> _Exercise aim_: From the records below, pull each line that has "shown".
# # # # # # #
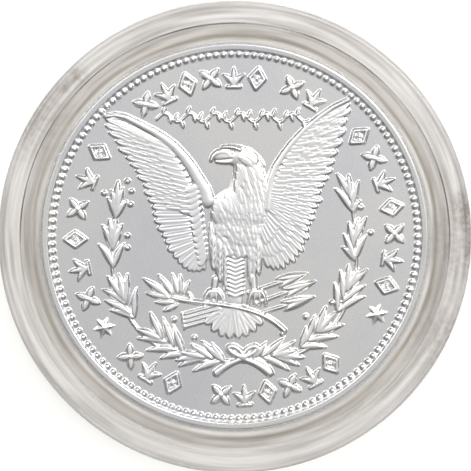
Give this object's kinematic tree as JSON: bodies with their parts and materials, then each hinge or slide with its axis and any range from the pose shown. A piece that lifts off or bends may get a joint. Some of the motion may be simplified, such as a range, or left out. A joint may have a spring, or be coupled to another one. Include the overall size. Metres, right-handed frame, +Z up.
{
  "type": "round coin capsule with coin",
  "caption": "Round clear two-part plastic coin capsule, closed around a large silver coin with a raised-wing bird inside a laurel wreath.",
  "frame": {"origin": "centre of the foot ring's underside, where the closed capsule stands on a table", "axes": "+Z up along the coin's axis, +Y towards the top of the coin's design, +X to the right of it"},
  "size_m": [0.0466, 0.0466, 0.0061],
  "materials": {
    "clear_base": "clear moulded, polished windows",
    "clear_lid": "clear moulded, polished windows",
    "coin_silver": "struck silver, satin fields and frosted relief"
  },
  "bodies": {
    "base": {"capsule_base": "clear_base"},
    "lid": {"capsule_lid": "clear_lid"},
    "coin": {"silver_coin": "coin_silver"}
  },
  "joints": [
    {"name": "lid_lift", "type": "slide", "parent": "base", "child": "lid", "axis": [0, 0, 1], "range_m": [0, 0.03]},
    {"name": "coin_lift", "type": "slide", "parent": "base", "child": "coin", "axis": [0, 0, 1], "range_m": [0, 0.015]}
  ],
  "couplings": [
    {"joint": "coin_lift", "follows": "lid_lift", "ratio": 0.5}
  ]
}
# # # # # # #
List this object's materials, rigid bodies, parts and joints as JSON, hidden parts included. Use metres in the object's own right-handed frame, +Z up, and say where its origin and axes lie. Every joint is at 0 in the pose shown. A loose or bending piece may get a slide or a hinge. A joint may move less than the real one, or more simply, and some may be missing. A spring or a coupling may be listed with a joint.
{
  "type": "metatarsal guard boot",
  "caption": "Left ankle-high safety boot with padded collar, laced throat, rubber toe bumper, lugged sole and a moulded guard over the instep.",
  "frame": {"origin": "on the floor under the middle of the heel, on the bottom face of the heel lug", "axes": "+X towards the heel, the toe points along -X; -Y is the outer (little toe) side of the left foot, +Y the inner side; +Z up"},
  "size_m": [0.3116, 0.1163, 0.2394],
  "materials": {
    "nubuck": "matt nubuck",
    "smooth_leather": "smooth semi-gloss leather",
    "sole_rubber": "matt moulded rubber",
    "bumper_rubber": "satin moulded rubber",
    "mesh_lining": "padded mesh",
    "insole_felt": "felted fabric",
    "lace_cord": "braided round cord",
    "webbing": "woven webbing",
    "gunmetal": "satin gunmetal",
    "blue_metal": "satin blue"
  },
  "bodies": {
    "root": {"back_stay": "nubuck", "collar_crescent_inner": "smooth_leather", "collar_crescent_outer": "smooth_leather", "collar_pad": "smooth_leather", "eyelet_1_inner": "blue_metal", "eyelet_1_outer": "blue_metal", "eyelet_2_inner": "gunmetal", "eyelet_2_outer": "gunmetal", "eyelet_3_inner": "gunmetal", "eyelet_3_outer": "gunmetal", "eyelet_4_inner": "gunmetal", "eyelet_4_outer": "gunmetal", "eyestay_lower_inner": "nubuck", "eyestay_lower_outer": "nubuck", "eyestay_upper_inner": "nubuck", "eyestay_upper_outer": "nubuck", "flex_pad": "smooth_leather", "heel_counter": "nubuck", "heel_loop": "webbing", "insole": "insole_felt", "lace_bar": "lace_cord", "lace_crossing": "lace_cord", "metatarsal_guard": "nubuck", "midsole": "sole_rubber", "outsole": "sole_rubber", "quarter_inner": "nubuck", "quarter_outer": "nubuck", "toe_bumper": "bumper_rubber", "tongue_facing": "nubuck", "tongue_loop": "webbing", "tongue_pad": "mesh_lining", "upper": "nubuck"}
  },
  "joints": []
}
# # # # # # #
> _Worked answer_:
Give this object's kinematic tree as JSON: bodies with their parts and materials, then each hinge or slide with its axis and any range from the pose shown. A piece that lifts off or bends may get a joint. Some of the motion may be simplified, such as a range, or left out. A joint may have a spring, or be coupled to another one. Include the overall size. Metres, right-handed frame, +Z up.
List this object's materials, rigid bodies, parts and joints as JSON, hidden parts included. Use metres in the object's own right-handed frame, +Z up, and say where its origin and axes lie. Every joint is at 0 in the pose shown. A loose or bending piece may get a slide or a hinge. A joint may move less than the real one, or more simply, and some may be missing. A spring or a coupling may be listed with a joint.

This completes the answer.